- _What is needed_:
Reproduce the lines from the one bearing "Recreate this object as parametric three.js" through the one bearing "const cornerRelief = 1.1;", inclusive. Copy them exactly; include no other line.

-- Start of Provided data --

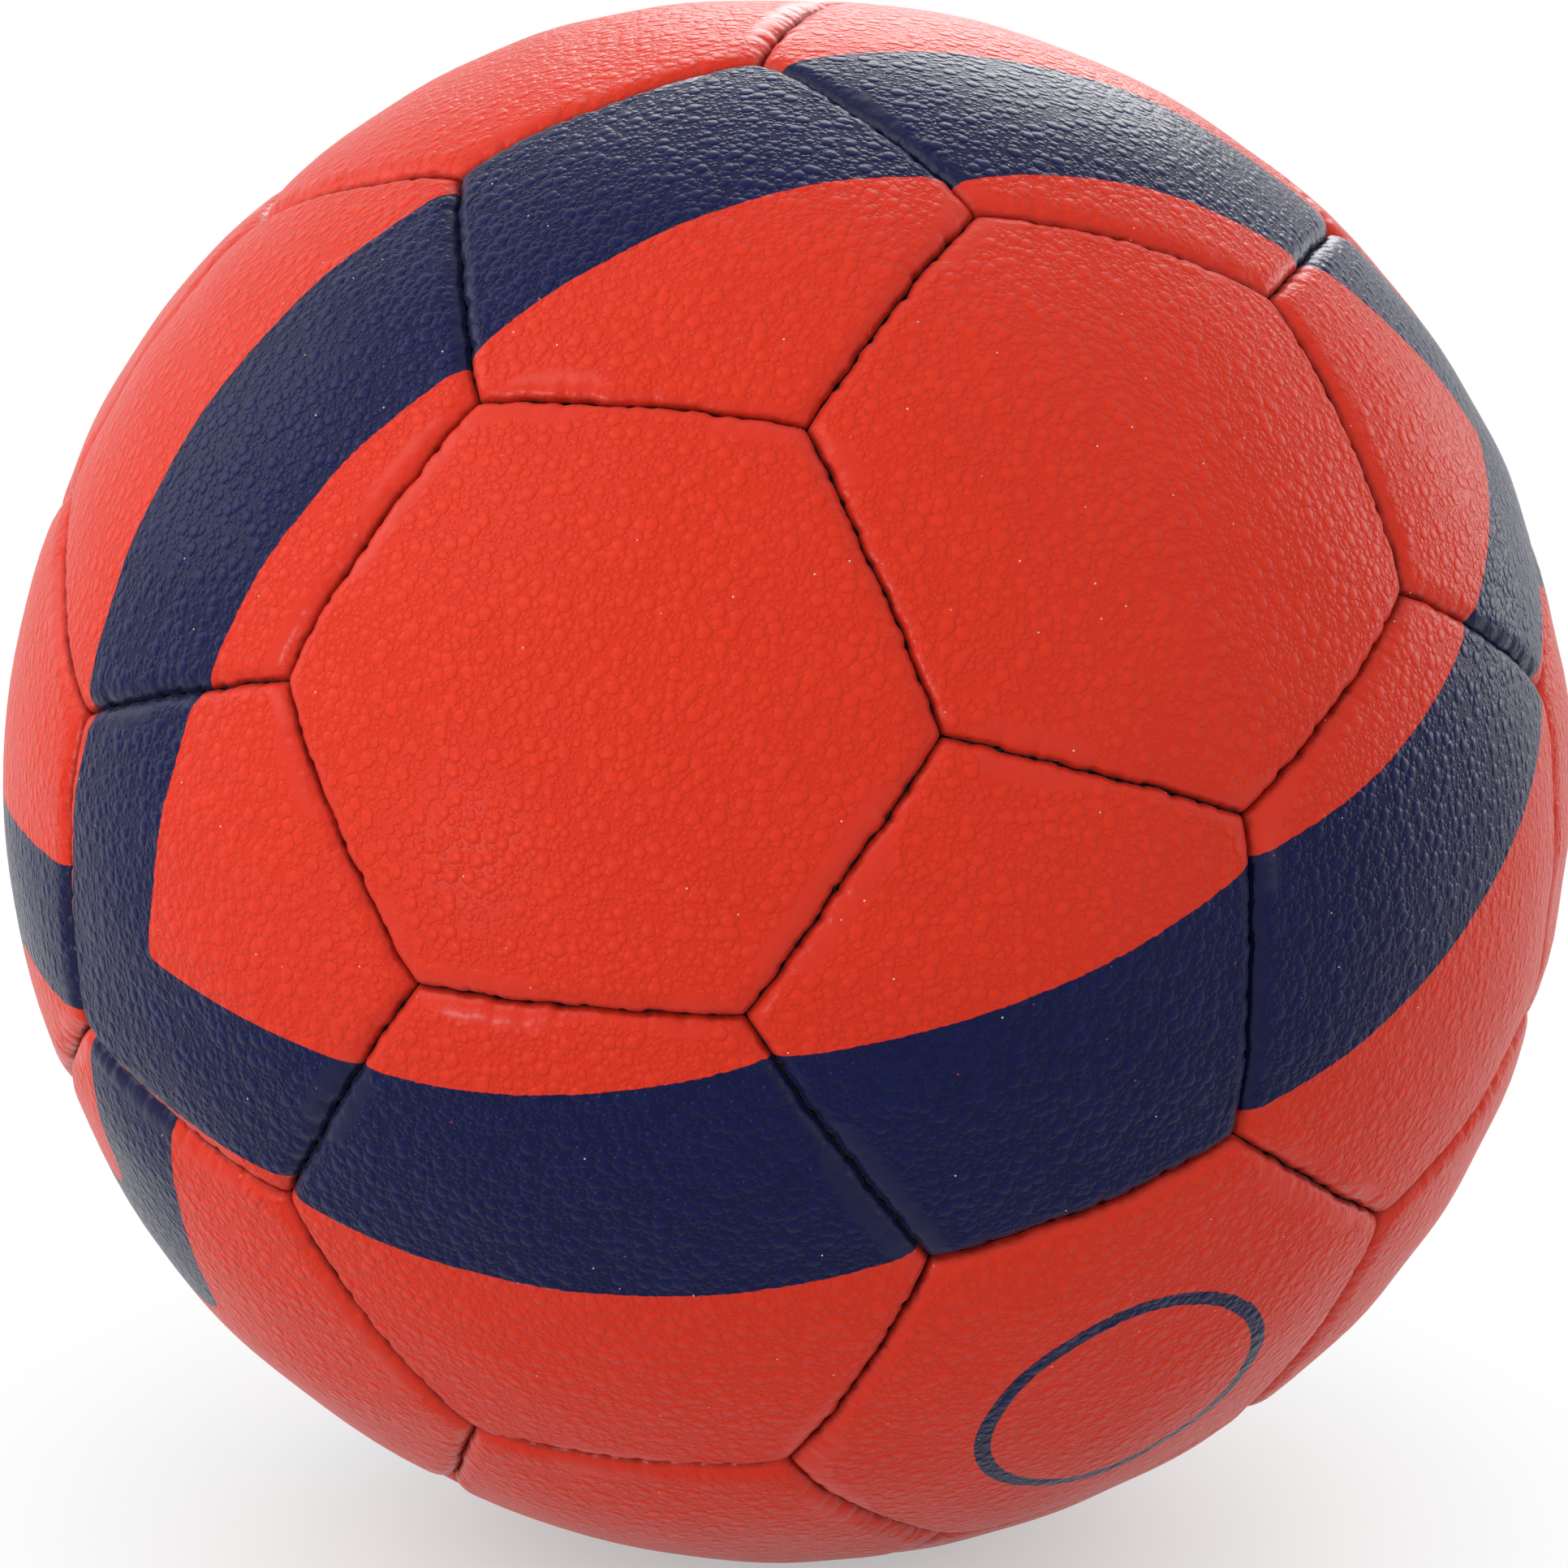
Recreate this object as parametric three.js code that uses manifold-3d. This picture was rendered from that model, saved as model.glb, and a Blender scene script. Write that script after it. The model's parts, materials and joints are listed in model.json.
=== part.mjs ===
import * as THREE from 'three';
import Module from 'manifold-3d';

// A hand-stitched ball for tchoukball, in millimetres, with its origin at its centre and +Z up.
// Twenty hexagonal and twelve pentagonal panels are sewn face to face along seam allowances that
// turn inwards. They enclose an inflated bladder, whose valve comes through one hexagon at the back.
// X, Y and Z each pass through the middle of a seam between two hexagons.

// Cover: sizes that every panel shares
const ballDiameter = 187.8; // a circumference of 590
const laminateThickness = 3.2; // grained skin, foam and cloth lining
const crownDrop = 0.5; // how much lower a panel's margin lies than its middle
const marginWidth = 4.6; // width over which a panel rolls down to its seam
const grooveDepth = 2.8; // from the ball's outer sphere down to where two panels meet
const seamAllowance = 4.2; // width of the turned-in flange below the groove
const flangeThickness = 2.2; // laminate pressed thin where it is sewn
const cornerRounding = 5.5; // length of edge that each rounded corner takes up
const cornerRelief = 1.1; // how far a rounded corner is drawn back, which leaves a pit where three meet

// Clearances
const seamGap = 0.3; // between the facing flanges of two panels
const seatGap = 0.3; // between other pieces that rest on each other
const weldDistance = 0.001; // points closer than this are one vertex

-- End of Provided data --
-- Start of Provided data --

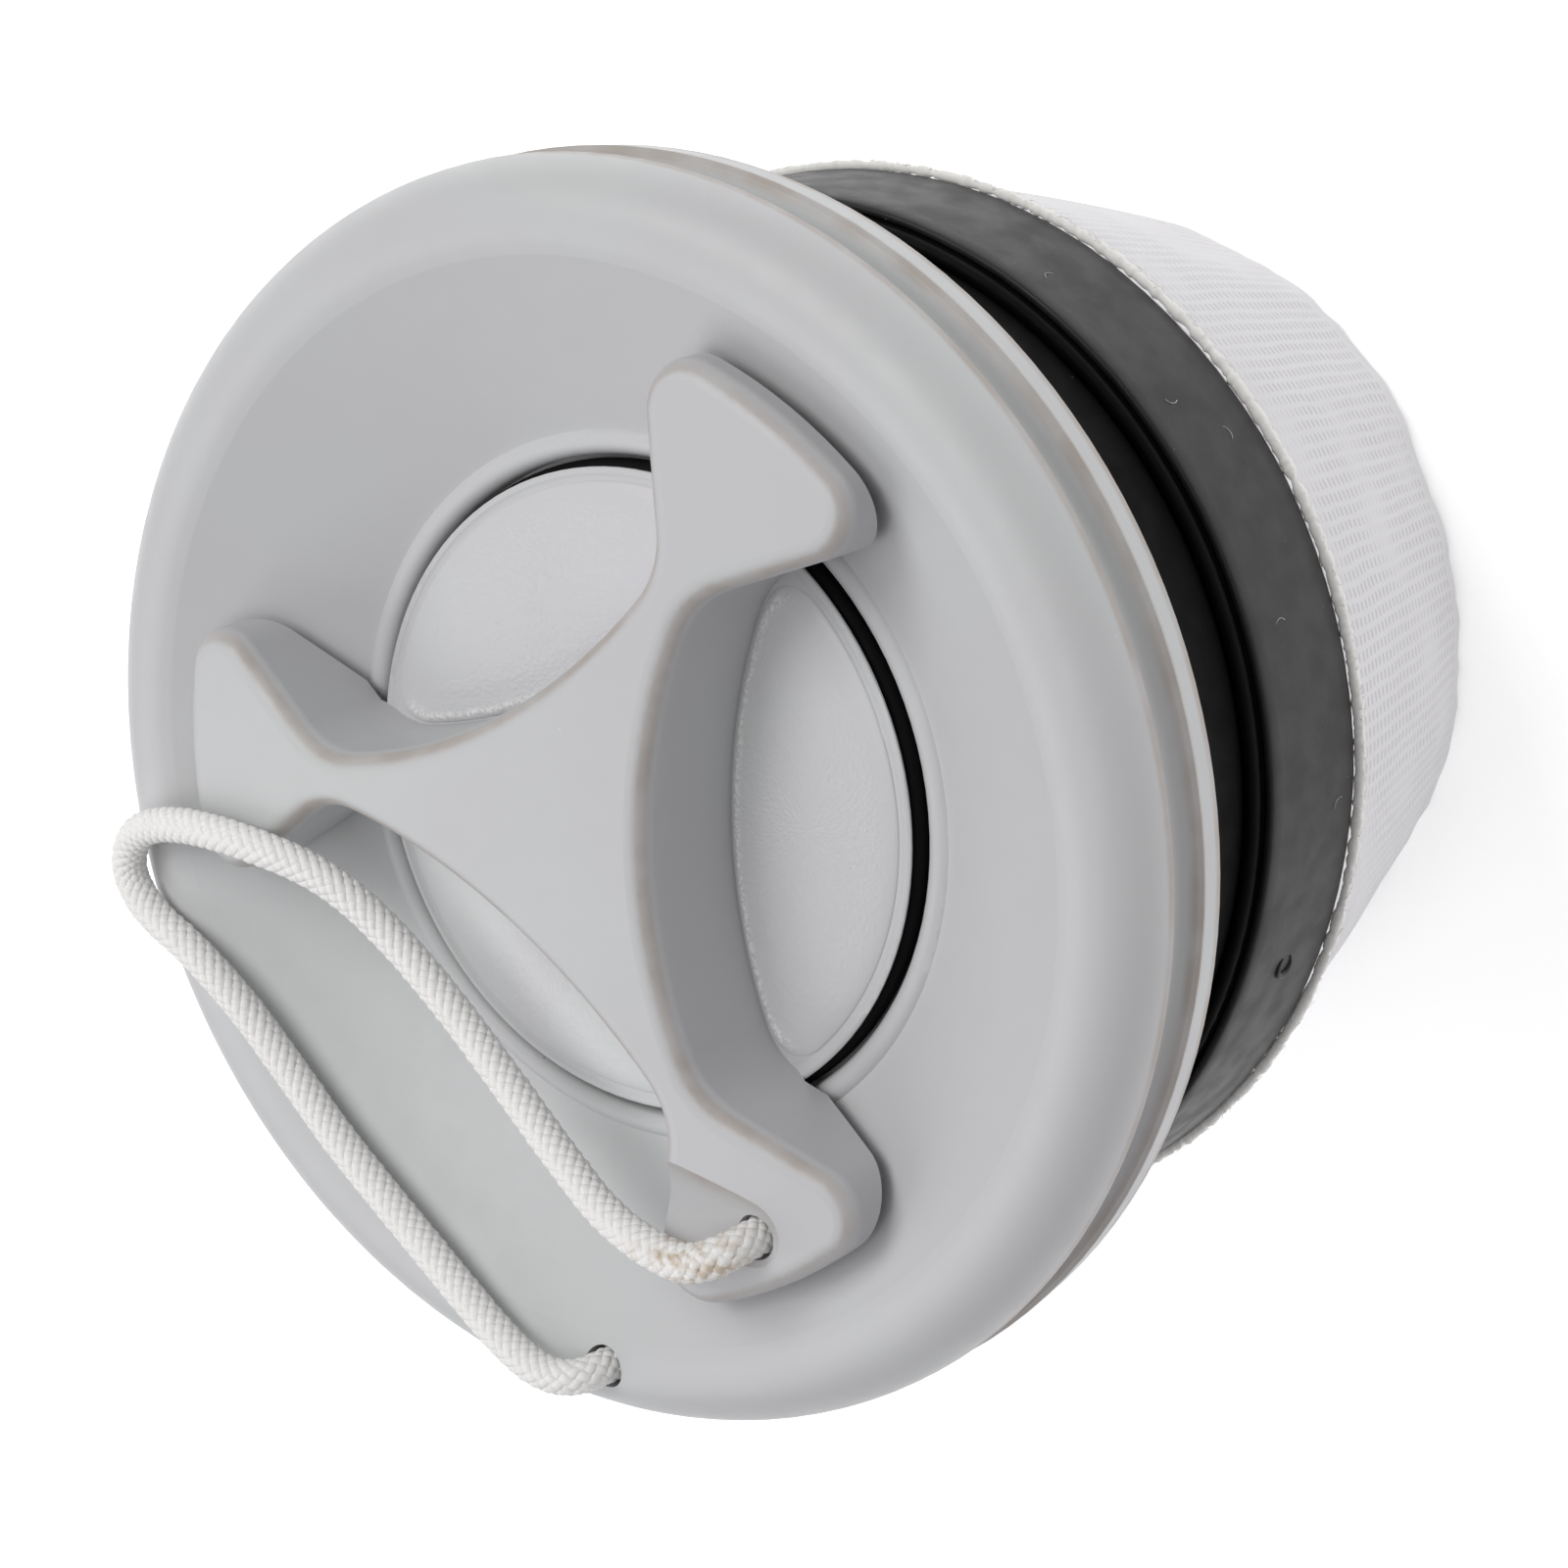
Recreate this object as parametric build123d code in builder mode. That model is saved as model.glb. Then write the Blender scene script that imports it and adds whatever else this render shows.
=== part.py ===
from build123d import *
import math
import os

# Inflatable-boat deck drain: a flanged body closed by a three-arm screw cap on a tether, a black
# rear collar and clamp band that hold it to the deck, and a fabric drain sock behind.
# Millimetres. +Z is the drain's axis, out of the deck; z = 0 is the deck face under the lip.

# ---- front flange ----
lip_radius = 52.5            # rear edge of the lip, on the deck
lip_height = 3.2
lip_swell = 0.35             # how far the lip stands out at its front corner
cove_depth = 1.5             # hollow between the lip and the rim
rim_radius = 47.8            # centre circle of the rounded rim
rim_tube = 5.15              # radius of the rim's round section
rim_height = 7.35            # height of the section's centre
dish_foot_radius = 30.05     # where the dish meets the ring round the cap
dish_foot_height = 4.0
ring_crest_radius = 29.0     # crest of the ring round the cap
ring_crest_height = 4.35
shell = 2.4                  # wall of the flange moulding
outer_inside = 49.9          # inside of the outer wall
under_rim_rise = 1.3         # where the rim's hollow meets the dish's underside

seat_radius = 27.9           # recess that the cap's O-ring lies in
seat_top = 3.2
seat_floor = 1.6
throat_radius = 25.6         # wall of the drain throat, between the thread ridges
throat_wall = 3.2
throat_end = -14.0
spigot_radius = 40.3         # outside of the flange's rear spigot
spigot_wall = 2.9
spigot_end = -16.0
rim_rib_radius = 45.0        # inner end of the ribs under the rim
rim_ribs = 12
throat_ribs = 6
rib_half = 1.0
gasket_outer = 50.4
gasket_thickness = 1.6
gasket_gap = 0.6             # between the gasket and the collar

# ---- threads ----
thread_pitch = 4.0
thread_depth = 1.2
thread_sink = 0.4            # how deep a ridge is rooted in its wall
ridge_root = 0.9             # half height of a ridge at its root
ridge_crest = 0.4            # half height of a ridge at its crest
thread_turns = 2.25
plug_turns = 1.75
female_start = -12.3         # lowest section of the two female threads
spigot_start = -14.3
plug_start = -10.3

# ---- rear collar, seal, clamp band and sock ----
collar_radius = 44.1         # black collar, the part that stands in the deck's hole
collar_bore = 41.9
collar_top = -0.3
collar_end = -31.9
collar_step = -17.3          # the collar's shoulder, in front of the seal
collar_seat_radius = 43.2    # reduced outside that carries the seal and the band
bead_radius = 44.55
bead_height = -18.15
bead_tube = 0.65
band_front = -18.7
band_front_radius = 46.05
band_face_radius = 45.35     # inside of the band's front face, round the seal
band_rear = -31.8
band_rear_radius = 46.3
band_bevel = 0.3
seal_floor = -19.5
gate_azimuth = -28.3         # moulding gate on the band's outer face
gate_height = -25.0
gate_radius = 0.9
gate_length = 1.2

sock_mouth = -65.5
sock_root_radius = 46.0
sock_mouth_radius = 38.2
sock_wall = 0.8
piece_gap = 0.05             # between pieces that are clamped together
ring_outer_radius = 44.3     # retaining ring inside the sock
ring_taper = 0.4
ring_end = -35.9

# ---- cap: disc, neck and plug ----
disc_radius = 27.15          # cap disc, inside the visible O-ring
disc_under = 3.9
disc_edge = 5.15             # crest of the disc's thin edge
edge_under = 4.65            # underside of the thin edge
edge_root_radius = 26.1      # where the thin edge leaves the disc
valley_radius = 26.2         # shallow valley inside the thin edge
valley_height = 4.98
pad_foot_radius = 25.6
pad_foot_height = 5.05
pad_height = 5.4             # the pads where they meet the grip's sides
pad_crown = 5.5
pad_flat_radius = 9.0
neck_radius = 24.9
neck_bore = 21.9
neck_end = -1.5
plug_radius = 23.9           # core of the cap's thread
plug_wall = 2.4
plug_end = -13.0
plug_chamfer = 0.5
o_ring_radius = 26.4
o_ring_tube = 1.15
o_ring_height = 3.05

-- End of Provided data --
-- Start of Provided data --

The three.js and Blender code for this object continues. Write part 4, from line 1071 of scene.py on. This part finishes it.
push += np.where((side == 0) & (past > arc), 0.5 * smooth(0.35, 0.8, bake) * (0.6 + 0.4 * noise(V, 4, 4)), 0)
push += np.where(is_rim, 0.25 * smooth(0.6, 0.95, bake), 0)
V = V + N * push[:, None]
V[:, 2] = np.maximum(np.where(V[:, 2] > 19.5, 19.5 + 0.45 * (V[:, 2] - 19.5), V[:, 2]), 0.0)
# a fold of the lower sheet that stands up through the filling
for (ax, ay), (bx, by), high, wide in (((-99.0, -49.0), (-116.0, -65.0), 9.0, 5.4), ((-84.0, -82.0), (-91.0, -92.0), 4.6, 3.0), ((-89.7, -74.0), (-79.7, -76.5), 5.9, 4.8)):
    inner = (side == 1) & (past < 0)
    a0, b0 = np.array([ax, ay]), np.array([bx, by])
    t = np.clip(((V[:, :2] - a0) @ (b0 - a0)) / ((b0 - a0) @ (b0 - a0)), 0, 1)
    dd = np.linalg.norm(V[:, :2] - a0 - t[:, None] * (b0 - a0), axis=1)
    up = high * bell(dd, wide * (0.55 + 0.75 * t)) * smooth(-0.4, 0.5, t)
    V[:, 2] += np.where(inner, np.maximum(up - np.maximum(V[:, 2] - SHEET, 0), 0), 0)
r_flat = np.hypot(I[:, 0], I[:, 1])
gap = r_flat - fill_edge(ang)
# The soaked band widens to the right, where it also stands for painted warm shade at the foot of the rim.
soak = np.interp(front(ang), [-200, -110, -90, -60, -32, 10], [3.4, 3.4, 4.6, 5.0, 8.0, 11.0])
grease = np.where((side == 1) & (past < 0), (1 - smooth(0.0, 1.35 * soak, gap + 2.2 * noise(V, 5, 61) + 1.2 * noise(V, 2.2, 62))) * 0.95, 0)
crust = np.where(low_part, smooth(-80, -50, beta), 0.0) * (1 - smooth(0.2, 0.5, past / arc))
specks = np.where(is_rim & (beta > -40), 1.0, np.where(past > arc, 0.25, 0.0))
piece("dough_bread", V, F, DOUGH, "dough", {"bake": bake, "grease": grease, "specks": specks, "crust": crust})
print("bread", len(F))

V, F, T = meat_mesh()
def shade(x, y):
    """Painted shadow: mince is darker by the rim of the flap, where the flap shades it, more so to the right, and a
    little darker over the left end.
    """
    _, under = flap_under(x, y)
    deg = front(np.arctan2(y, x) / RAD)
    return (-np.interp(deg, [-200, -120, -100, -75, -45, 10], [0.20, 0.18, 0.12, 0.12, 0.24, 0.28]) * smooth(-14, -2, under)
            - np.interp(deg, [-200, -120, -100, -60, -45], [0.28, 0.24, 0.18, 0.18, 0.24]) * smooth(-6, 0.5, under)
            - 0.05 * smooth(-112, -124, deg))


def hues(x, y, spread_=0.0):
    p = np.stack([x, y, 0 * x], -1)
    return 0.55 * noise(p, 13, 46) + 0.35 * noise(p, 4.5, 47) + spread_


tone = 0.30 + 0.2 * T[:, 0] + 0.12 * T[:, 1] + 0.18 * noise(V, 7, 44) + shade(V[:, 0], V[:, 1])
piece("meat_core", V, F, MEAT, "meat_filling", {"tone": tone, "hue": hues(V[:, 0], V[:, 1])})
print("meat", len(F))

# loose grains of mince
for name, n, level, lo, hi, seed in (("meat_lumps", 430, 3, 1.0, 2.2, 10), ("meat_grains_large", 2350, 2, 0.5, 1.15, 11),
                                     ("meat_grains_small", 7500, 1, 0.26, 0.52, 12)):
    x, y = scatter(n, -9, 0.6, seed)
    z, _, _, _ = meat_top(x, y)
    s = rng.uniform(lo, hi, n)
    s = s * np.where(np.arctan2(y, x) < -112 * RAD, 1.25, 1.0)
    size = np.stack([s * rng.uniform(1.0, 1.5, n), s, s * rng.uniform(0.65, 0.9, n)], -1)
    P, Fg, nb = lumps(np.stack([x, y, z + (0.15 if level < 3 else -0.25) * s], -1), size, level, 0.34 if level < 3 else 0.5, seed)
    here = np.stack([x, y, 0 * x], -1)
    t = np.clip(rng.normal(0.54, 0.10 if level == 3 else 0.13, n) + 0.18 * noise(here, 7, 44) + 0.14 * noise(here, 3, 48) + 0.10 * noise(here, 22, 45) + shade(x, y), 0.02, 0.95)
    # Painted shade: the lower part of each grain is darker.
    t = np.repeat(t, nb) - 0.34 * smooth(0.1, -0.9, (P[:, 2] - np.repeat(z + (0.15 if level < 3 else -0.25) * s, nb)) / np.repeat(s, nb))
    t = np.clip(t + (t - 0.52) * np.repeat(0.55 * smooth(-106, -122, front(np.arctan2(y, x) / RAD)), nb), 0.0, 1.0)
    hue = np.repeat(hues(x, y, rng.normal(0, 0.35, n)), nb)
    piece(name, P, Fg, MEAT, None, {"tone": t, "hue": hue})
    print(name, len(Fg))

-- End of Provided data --

- _Output_:
Recreate this object as parametric three.js code that uses manifold-3d. This picture was rendered from that model, saved as model.glb, and a Blender scene script. Write that script after it. The model's parts, materials and joints are listed in model.json.
=== part.mjs ===
import * as THREE from 'three';
import Module from 'manifold-3d';

// A hand-stitched ball for tchoukball, in millimetres, with its origin at its centre and +Z up.
// Twenty hexagonal and twelve pentagonal panels are sewn face to face along seam allowances that
// turn inwards. They enclose an inflated bladder, whose valve comes through one hexagon at the back.
// X, Y and Z each pass through the middle of a seam between two hexagons.

// Cover: sizes that every panel shares
const ballDiameter = 187.8; // a circumference of 590
const laminateThickness = 3.2; // grained skin, foam and cloth lining
const crownDrop = 0.5; // how much lower a panel's margin lies than its middle
const marginWidth = 4.6; // width over which a panel rolls down to its seam
const grooveDepth = 2.8; // from the ball's outer sphere down to where two panels meet
const seamAllowance = 4.2; // width of the turned-in flange below the groove
const flangeThickness = 2.2; // laminate pressed thin where it is sewn
const cornerRounding = 5.5; // length of edge that each rounded corner takes up
const cornerRelief = 1.1; // how far a rounded corner is drawn back, which leaves a pit where three meet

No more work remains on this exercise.